SUPPLIED MATERIAL:

^^^^^^^^^^^^^^^^

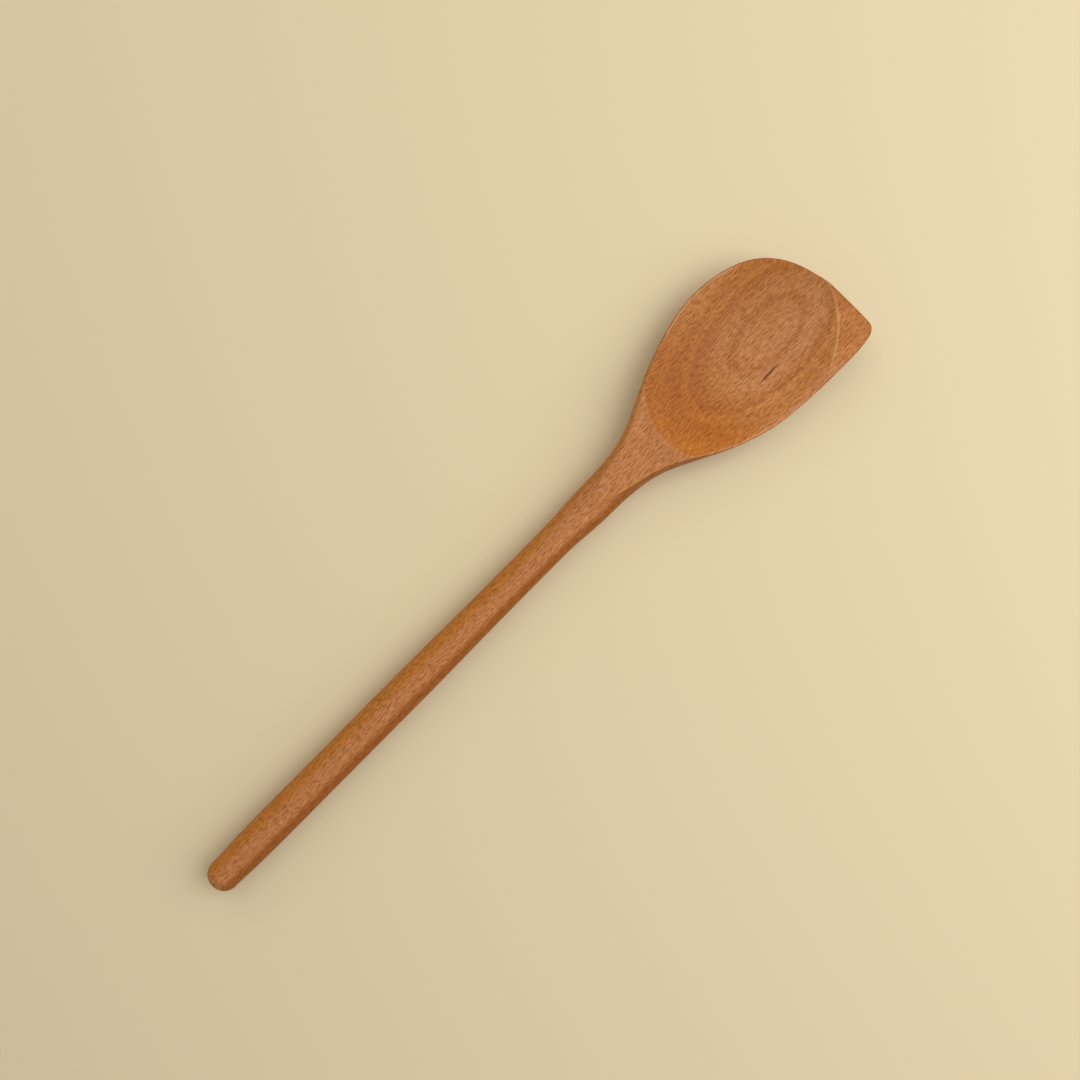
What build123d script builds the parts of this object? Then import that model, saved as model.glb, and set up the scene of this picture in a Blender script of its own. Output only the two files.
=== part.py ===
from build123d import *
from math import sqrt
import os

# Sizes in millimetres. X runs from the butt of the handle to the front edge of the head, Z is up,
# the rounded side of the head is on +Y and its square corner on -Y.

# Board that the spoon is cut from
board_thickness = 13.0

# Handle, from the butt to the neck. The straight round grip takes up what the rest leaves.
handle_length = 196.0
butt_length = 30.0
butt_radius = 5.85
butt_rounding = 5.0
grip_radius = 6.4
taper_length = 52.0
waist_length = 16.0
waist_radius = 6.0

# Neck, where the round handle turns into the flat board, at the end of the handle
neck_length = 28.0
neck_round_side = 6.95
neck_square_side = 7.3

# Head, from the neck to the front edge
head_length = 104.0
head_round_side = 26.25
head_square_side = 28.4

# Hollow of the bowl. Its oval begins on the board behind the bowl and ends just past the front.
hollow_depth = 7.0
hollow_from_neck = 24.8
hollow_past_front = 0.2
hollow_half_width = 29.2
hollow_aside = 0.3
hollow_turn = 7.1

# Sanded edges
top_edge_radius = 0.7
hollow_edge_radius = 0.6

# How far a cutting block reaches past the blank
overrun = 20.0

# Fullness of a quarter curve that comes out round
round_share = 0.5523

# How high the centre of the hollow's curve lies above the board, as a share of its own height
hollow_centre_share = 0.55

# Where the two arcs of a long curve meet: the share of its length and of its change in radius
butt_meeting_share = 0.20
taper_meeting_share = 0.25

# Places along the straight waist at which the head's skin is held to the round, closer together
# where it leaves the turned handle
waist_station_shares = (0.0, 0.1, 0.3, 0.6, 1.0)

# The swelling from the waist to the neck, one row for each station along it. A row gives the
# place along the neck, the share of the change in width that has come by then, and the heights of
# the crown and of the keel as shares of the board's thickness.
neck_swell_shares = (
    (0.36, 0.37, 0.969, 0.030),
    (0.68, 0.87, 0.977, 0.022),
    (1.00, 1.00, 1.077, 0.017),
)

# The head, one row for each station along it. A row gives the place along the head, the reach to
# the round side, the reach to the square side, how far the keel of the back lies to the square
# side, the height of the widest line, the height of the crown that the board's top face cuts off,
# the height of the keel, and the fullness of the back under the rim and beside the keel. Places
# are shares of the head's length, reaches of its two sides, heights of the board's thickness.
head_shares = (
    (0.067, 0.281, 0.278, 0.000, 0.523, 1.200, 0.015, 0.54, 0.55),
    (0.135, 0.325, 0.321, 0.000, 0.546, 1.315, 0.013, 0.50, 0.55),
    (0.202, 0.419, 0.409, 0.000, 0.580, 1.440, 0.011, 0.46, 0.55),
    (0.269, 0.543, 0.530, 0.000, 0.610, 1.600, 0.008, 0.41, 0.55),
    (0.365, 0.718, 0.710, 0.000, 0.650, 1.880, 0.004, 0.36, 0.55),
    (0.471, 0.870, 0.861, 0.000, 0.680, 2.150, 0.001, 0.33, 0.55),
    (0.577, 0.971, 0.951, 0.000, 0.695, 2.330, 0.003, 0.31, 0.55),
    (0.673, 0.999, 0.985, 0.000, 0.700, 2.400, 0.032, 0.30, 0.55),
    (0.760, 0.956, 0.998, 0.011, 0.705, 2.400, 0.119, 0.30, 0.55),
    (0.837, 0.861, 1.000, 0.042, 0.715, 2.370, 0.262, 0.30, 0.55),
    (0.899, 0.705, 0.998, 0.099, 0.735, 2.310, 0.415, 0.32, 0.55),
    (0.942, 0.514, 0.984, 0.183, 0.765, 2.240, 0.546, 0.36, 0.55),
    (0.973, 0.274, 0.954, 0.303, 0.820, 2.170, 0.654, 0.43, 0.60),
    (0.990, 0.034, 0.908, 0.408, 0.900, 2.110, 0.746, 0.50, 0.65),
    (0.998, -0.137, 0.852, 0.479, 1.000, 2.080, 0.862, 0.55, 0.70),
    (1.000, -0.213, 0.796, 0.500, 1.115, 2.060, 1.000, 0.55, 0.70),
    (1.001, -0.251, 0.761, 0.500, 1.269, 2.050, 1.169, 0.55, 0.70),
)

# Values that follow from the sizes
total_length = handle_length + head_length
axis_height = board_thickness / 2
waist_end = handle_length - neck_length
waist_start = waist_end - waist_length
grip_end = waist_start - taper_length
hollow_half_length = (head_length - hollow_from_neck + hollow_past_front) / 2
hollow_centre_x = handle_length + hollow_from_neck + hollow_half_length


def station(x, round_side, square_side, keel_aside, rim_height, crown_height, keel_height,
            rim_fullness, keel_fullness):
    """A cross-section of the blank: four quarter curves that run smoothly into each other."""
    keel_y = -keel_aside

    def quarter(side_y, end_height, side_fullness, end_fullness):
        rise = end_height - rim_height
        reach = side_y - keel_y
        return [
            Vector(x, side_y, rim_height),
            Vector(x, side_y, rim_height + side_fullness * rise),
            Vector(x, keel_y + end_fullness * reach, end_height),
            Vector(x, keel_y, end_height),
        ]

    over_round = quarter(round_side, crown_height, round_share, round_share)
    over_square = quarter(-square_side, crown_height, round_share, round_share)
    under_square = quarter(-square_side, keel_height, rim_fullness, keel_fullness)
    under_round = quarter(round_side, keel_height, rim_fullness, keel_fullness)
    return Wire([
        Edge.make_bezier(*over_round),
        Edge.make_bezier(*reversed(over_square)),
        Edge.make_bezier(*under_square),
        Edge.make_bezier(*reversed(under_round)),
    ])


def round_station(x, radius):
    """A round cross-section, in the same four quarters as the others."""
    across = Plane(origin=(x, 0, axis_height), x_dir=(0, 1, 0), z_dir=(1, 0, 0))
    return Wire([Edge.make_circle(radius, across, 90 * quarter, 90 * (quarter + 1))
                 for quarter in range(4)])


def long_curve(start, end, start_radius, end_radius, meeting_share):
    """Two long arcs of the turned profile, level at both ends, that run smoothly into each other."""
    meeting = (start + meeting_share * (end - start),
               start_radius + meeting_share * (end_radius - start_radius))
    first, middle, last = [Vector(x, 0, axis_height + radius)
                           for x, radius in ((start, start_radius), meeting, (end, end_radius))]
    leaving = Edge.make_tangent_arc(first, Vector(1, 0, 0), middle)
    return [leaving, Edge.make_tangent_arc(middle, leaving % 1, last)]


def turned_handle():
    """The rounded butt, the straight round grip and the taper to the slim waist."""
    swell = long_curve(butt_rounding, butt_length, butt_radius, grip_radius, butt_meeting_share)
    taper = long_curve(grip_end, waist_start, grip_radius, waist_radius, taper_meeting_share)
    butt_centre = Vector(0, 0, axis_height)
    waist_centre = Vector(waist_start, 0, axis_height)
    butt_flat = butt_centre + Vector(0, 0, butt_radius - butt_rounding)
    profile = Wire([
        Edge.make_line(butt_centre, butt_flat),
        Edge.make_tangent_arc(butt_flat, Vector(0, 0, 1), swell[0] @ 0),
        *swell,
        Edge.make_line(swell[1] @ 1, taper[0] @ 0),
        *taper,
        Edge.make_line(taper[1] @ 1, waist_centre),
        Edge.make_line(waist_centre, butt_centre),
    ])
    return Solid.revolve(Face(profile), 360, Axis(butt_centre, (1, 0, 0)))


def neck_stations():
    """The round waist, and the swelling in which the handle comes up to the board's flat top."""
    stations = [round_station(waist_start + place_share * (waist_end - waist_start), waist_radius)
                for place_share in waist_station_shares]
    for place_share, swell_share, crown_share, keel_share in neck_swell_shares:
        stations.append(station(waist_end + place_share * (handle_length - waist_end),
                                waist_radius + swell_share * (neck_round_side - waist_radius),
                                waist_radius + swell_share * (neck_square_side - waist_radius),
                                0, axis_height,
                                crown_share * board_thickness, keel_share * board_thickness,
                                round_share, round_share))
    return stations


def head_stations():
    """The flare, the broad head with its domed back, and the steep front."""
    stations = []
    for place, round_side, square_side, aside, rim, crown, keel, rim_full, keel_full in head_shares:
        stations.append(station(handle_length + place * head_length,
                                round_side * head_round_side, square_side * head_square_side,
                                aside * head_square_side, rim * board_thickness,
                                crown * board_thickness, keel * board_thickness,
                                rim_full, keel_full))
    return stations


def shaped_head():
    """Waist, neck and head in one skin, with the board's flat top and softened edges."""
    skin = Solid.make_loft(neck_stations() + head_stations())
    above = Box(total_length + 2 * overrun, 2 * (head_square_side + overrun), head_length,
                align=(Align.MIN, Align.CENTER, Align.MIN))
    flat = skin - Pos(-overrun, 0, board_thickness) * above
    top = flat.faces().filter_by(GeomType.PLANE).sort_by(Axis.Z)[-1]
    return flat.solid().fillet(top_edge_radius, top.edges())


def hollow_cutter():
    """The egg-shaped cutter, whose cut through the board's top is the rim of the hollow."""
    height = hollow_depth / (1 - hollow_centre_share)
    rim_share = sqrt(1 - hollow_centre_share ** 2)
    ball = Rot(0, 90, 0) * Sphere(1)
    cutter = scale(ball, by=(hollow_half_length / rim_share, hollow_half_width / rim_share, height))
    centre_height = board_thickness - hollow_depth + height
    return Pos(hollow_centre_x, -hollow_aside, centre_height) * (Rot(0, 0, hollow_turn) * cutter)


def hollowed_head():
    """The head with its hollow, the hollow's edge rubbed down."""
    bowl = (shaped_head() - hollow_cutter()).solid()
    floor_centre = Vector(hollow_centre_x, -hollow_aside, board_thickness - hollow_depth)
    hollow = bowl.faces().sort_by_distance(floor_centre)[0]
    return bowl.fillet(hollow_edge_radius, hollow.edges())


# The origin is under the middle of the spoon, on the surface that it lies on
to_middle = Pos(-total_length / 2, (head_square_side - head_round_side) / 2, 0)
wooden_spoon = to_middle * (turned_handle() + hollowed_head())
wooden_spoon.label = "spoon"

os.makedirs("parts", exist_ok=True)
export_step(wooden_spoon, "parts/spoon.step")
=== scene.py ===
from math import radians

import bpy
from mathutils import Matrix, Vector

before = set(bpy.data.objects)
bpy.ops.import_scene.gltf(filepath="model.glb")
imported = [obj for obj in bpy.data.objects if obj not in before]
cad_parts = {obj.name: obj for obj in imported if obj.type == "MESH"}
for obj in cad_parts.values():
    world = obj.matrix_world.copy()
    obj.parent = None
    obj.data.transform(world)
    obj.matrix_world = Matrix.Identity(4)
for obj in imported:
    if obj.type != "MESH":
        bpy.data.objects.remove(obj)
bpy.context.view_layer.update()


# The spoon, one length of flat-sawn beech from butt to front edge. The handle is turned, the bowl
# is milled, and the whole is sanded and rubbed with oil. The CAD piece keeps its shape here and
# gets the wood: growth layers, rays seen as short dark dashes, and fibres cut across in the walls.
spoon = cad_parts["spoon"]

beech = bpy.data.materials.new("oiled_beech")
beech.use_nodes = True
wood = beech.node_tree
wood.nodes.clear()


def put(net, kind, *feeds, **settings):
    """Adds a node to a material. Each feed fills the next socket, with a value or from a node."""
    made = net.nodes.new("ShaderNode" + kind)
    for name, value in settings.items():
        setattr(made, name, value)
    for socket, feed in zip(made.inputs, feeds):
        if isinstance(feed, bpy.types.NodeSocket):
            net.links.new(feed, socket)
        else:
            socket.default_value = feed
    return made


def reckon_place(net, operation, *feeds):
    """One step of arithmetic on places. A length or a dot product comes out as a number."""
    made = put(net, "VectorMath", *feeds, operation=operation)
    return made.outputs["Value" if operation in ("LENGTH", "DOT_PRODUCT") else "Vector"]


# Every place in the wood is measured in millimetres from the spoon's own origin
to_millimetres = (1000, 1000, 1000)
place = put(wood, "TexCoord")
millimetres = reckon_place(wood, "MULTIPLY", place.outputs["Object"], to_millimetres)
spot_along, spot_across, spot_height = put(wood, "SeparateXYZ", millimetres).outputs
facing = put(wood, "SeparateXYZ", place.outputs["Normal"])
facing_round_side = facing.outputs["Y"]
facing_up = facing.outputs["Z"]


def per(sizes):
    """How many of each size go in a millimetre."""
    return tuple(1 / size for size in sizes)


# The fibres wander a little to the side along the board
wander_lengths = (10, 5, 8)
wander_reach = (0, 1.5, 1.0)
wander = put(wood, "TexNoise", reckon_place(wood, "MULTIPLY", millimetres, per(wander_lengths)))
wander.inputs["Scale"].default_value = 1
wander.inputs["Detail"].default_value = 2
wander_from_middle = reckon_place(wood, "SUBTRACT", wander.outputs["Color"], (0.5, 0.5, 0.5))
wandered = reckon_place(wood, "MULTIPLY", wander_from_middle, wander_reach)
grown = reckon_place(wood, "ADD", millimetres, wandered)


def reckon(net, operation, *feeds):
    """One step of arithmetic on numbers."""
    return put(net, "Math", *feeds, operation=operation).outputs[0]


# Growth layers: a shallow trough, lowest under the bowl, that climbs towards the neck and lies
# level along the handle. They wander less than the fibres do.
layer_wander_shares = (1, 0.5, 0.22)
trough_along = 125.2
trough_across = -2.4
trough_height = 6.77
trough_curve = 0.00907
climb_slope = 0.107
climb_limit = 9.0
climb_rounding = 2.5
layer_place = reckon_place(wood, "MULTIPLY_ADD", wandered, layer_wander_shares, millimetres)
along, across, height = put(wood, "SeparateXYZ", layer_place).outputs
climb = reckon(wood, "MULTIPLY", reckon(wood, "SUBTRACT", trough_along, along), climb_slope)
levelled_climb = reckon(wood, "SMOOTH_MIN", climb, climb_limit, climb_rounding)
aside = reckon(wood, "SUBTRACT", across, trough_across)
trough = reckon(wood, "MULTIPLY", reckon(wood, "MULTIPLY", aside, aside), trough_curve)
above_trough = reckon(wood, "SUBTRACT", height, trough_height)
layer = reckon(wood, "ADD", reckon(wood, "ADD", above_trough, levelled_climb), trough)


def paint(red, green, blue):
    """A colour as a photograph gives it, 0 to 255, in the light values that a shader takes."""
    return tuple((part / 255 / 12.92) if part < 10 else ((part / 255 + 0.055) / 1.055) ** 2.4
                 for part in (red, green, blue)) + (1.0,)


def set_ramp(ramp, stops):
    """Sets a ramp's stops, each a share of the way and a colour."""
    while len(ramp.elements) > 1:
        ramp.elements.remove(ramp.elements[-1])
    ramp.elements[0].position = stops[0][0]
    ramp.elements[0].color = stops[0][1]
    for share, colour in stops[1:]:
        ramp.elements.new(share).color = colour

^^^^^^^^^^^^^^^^

TASK TO CARRY OUT: Repeat exactly the lines from the one containing "# The origin" to the one containing "bpy.context.view_layer.update()", both lines included, and nothing else.

TASK RESPONSE:
# The origin is under the middle of the spoon, on the surface that it lies on
to_middle = Pos(-total_length / 2, (head_square_side - head_round_side) / 2, 0)
wooden_spoon = to_middle * (turned_handle() + hollowed_head())
wooden_spoon.label = "spoon"

os.makedirs("parts", exist_ok=True)
export_step(wooden_spoon, "parts/spoon.step")
=== scene.py ===
from math import radians

import bpy
from mathutils import Matrix, Vector

before = set(bpy.data.objects)
bpy.ops.import_scene.gltf(filepath="model.glb")
imported = [obj for obj in bpy.data.objects if obj not in before]
cad_parts = {obj.name: obj for obj in imported if obj.type == "MESH"}
for obj in cad_parts.values():
    world = obj.matrix_world.copy()
    obj.parent = None
    obj.data.transform(world)
    obj.matrix_world = Matrix.Identity(4)
for obj in imported:
    if obj.type != "MESH":
        bpy.data.objects.remove(obj)
bpy.context.view_layer.update()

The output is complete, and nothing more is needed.